After I finished the MVP of 3 main tools: Backlink Analytics, Traffic Analytics, and Keyword Finder, I decided to deploy the first version of Larseo.

  • Composed email campaign to let signed-up beta testing users know.
  • All manual tests passed (by myself 😂)

Everything was good until my database went down 😱.

Larseo is running on serverless and there was a technical reason that I couldn’t limit the Lambda worker on my AWS account so it tried to use as much as workers as needed and my database got bottlenecked.

After the database issue was resolved, everything was back to normal and I got ~80 registered users (26% of sign-ups for beta testing) on the first day. Here were the 24-hour performance of the campaigns.

First campaign
Xnapper-2022-11-02-21.49.16.png

The second campaign to tell users knew Larseo was good after the incident
Xnapper-2022-11-02-21.49.16.png

I also created a Facebook group for Larseo and a public Road Map so users can monitor the process as well as request new features, and report bugs.

In the next 2 weeks, I continue clearing bugs and adding new features. I also received compliments and love from beta users which gave me a lot of motivation.

My initial plan only allowed people who signed up for beta in advance to register an account but I got messages daily from people who missed the sign-up and they would like to have a test account, so I opened the registration page for everyone.

When my Facebook group has been growing faster, I decided to stop leaving comments on others' tweets. I felt Facebook groups brought me more users and I didn’t have enough time to do it anymore (but I have still posted the feature updates on my Twitter profile). I canceled all the Twitter tools subscriptions (Black Magic + Tweet Hunter)

One month later, I crossed 400 registered users. All I did at this time was add features and post updates on Larseo’s Facebook group and my Twitter profile. When adding big features, I sent emails to registered users (I didn’t want to spam their email inboxes with minor improvements or bug fixes).
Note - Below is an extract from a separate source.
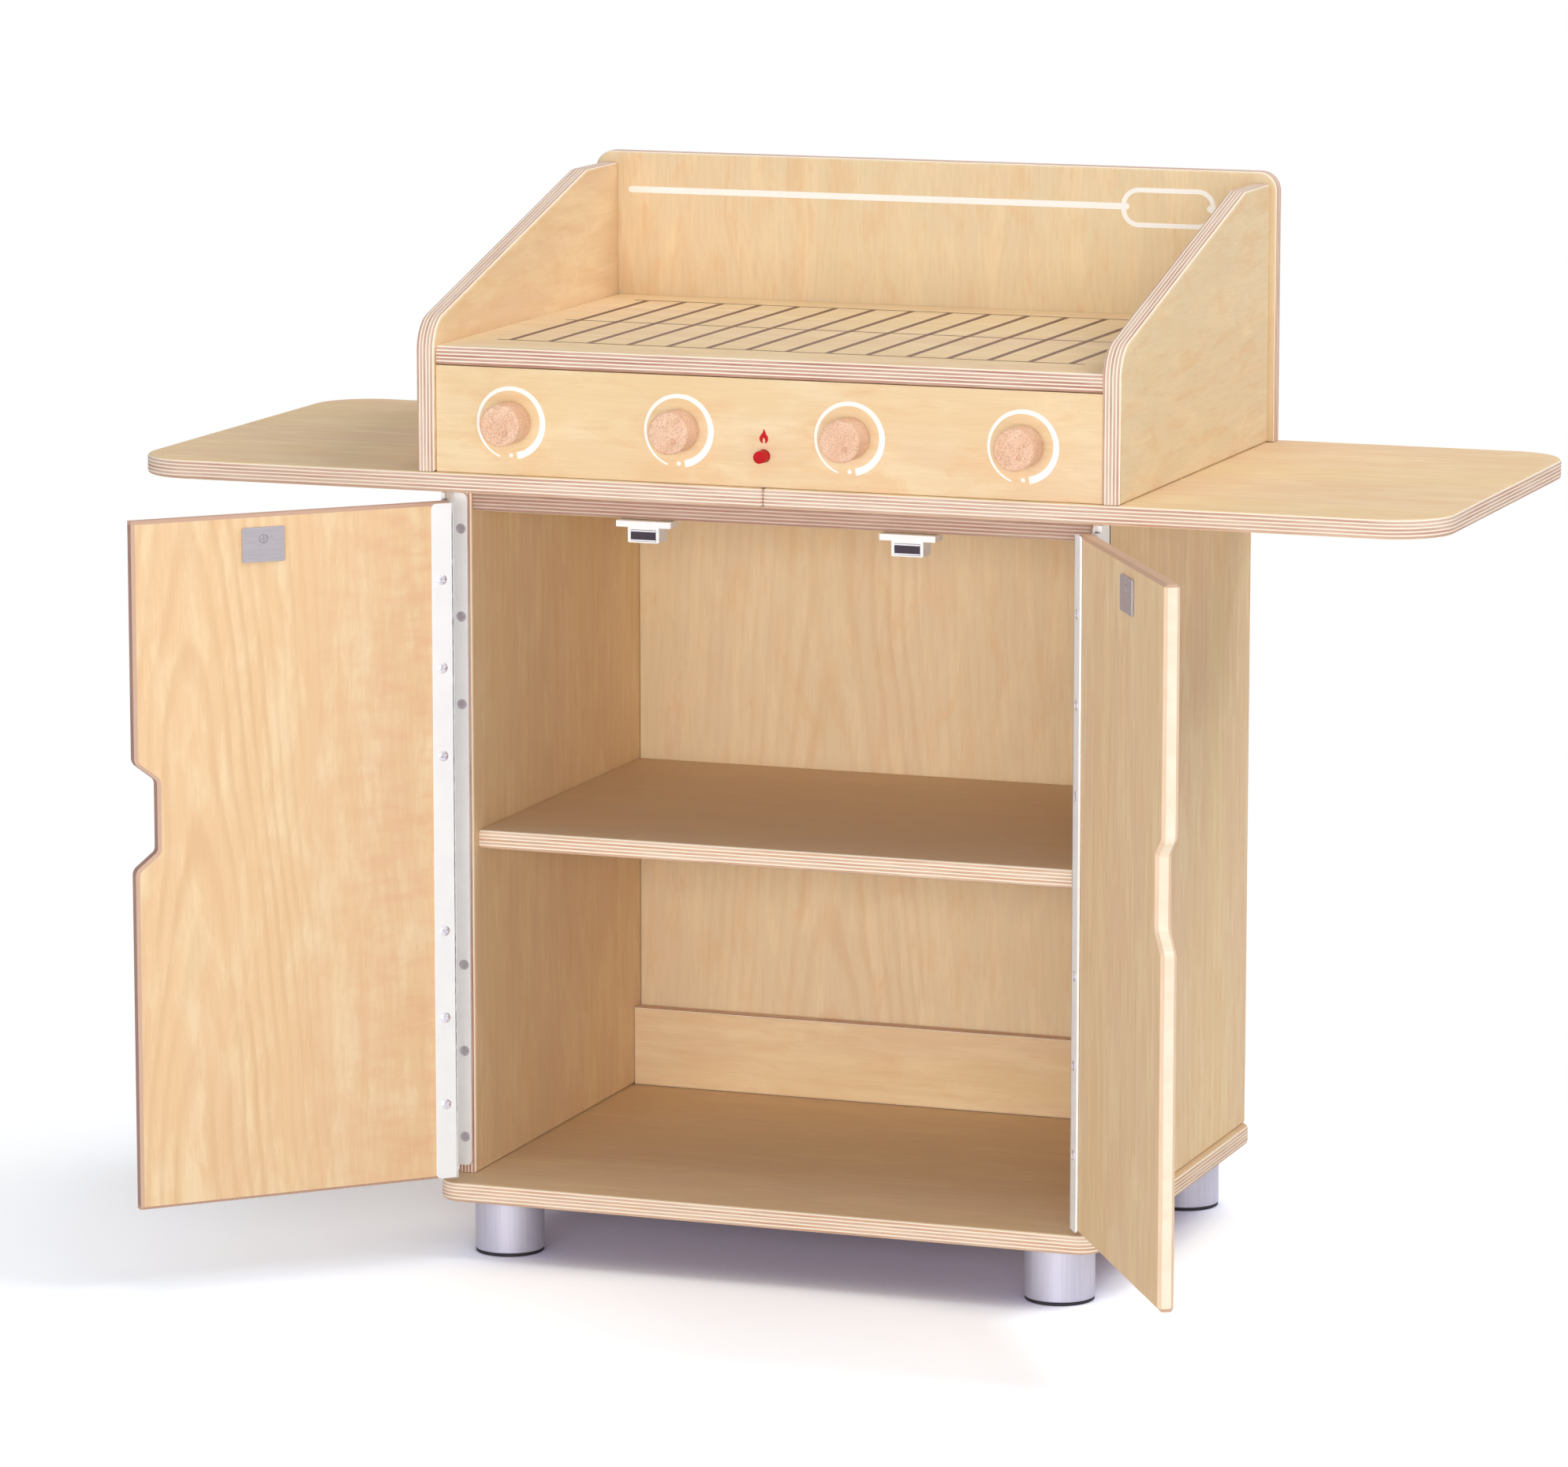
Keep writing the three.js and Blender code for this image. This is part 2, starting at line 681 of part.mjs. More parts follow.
// Heights of every second knuckle between the flange's foot and the leaf's head, from a leaf's first
function knuckleHeights(firstKnuckle) {
  const pitch = (leafHead - flangeFoot + knuckleGap) / knuckleCount;
  const heights = [];
  for (let index = firstKnuckle; index < knuckleCount; index += 2) {
    const foot = flangeFoot + index * pitch;
    heights.push([foot, foot + pitch - knuckleGap]);
  }
  return heights;
}

// Hinge pin: a rod through all the knuckles, with a head beyond each end
function pinGeometry() {
  const [foot, head] = [flangeFoot - seat, leafHead + seat];
  return turned([
    [0, foot - pinHeadHeight], [pinHeadRadius, foot - pinHeadHeight], [pinHeadRadius, foot],
    [pinRadius, foot], [pinRadius, head],
    [pinHeadRadius, head], [pinHeadRadius, head + pinHeadHeight], [0, head + pinHeadHeight],
  ], smallSides);
}

buildBase();
buildCabinet();
buildCounter();
buildGrillBox();
buildKnobs();
buildIgniter();
buildCatches();
buildDoors();

// Origin: the middle of the outer box with both doors open, on the floor
const outerBox = new THREE.Box3().setFromObject(grill, true);
const middle = outerBox.getCenter(new THREE.Vector3());
grill.position.set(-middle.x, -middle.y, -outerBox.min.z);

export default grill;
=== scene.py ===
"""Looks of the toy barbecue grill: birch plywood boards, printed marks, knobs, hinges, catches and legs.

Metres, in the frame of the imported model. Sizes of marks and small parts are written in millimetres times MM.
"""

import json
import math

import bmesh
import bpy
from mathutils import Matrix, Vector
from mathutils.geometry import tessellate_polygon


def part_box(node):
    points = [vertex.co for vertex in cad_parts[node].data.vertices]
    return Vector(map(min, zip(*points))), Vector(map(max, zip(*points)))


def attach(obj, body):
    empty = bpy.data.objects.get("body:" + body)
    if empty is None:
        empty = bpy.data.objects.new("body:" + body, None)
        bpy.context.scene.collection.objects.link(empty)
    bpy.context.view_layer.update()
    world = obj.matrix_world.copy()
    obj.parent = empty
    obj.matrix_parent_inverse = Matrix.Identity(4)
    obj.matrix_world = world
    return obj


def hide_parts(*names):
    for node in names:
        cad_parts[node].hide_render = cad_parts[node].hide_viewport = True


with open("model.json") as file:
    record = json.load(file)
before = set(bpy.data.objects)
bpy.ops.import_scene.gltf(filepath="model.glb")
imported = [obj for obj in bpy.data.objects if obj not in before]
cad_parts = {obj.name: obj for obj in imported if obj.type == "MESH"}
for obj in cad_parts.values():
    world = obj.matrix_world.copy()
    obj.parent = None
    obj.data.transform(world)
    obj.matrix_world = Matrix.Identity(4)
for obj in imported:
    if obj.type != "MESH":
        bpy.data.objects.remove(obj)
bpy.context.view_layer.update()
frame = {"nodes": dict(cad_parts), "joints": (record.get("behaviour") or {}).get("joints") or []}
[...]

There was no fancy marketing stuff. Users liked the new features and they shared my posts with other groups and I got more users every day.
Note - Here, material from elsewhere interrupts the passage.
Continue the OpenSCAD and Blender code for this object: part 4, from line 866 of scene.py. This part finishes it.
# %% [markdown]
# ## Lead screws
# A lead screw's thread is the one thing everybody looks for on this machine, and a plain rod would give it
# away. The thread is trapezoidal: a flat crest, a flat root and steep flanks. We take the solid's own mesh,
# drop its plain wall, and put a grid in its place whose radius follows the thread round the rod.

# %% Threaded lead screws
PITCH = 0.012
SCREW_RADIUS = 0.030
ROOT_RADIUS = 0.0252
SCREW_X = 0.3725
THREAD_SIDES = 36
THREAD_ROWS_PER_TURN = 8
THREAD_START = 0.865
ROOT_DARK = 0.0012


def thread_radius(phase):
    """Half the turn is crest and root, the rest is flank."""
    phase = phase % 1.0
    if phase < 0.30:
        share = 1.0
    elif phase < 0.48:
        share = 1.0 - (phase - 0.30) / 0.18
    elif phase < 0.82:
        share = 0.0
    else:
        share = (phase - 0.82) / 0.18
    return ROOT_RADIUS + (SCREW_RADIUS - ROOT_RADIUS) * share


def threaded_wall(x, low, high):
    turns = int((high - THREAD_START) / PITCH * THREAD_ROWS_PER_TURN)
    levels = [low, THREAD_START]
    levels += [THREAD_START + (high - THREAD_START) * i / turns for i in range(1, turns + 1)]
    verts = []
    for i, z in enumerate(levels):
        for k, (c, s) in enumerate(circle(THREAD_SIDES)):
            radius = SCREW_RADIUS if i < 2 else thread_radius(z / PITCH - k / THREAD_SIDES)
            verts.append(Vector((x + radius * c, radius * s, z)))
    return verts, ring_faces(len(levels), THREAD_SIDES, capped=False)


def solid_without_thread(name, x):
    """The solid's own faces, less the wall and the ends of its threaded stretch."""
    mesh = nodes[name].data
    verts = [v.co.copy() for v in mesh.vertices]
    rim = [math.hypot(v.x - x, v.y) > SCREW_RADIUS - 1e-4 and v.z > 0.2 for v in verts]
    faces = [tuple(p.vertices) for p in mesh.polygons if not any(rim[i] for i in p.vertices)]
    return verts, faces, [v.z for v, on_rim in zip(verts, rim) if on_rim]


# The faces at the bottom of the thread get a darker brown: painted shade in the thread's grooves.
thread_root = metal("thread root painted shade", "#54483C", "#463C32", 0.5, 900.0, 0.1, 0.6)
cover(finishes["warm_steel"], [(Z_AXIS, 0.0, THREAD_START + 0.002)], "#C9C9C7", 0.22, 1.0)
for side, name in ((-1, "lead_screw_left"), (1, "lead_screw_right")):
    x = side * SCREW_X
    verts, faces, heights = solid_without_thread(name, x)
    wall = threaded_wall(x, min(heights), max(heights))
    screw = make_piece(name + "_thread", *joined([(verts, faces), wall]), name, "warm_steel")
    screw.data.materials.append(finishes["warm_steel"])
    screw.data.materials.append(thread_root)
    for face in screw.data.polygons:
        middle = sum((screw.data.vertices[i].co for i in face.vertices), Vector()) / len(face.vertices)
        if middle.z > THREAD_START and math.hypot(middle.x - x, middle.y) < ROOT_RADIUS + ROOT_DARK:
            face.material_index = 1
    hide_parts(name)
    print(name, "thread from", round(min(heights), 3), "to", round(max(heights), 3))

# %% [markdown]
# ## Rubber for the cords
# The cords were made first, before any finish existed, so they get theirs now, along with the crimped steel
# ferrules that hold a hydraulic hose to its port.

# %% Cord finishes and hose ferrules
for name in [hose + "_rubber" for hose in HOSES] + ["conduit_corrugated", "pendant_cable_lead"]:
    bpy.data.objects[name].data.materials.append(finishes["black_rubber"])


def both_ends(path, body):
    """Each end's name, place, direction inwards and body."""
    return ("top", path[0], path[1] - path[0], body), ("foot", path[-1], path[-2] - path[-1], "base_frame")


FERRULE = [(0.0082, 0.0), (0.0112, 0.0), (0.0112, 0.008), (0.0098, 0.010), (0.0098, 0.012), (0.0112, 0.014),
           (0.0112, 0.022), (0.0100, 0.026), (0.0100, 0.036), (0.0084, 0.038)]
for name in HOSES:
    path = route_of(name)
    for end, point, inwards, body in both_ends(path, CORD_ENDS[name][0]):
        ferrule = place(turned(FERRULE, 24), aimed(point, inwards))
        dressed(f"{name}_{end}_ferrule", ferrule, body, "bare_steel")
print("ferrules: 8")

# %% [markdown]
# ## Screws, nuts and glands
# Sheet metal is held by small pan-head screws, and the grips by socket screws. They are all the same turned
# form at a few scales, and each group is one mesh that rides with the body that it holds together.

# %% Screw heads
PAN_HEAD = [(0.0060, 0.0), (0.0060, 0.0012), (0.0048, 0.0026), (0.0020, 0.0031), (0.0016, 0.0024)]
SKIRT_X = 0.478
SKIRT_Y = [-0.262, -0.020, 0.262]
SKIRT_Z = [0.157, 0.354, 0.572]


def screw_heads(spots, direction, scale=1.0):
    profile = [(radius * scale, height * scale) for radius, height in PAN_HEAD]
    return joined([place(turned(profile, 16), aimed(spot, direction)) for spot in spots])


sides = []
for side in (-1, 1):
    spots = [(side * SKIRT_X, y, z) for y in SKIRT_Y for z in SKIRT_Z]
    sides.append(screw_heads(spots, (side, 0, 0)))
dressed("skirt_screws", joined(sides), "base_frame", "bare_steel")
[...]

On September 1st, Larseo reached 1,100 registered users, and 2 offers to buy Larseo even though the MRR is still $0 (and they still have me to work on Larseo). This was a good signal for me, so I could know I was on the right track 🎊.

However, those numbers were not the most important things for me. The most valuable thing was the feedback from users. That could help me to improve Larseo day by day. I even received a 2—pages long document from a user that listed all things I need to do to improve Larseo 🙏.
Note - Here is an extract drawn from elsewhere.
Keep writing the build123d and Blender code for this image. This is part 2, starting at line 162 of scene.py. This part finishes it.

I created a blog for Larseo. The first blog was a guide to finding low-competition keywords with Keyword Finder (I received a lot of requests from beta users for this guide).

Early Bird Access

After Larseo crossed 1,300 users, I decided to open Early Bird access. Here were my todo list:

  • Add the billing system
  • Create a new landing page
  • Ask beta users to have their testimonials
  • Publish another blog post on how I crawl data and calculate metrics on Larseo. If you’ve ever worked in the SEO industry, you will know how the data is important. I wanted my users to know all those things so they could trust me and feel confident when purchasing the Early Bird deal.
  • Prepare Facebook, Twitter, and email content.

After 1 week of working on the pricing, I proposed 3 plans (for both subscription and Lifetime deal).

  • Yearly plan = Monthly plan x 10
  • Lifetime = Monthly plan x 18

I was pretty scared to release the lifetime deal but If I have a lot of users purchase it, I would have money to re-invest in Larseo.

At this time, I think Larseo had enough tools for an SEO project, including:

  • Backlink Explorer
  • Traffic Explorer
  • Keyword Finder
  • Keyword Clustering
  • Content Gap
  • Topic Explorer
  • Backlink Monitor
  • And a lot of features were planned on the public Road Map.

My first sale was a little surprise. I deployed the code before the Early Bird date one night, and I didn’t tell anyone, but there was a customer subscribed to the highest plan.

Almost crossed $1000 on the Larseo's first early bird sale day.

There was an issue with payments from India which were under RBI regulations. I resolved it by using top-up or Paypal.

Finally, there were some numbers after 7 days Early Bird discount:

👥 1753 registered users
🫂 42 customers
💵 $11,000 in revenue
📈 $450 MRR
👀 4,900 page views

A lot of users purchased the lifetime deal. I think they did that because Larseo had a clear road map and they saw the value they would get in the future.

My goal is to reach $1000 MRR by the end of this year. I will start doing SEO for Larseo’s blog and affiliate program.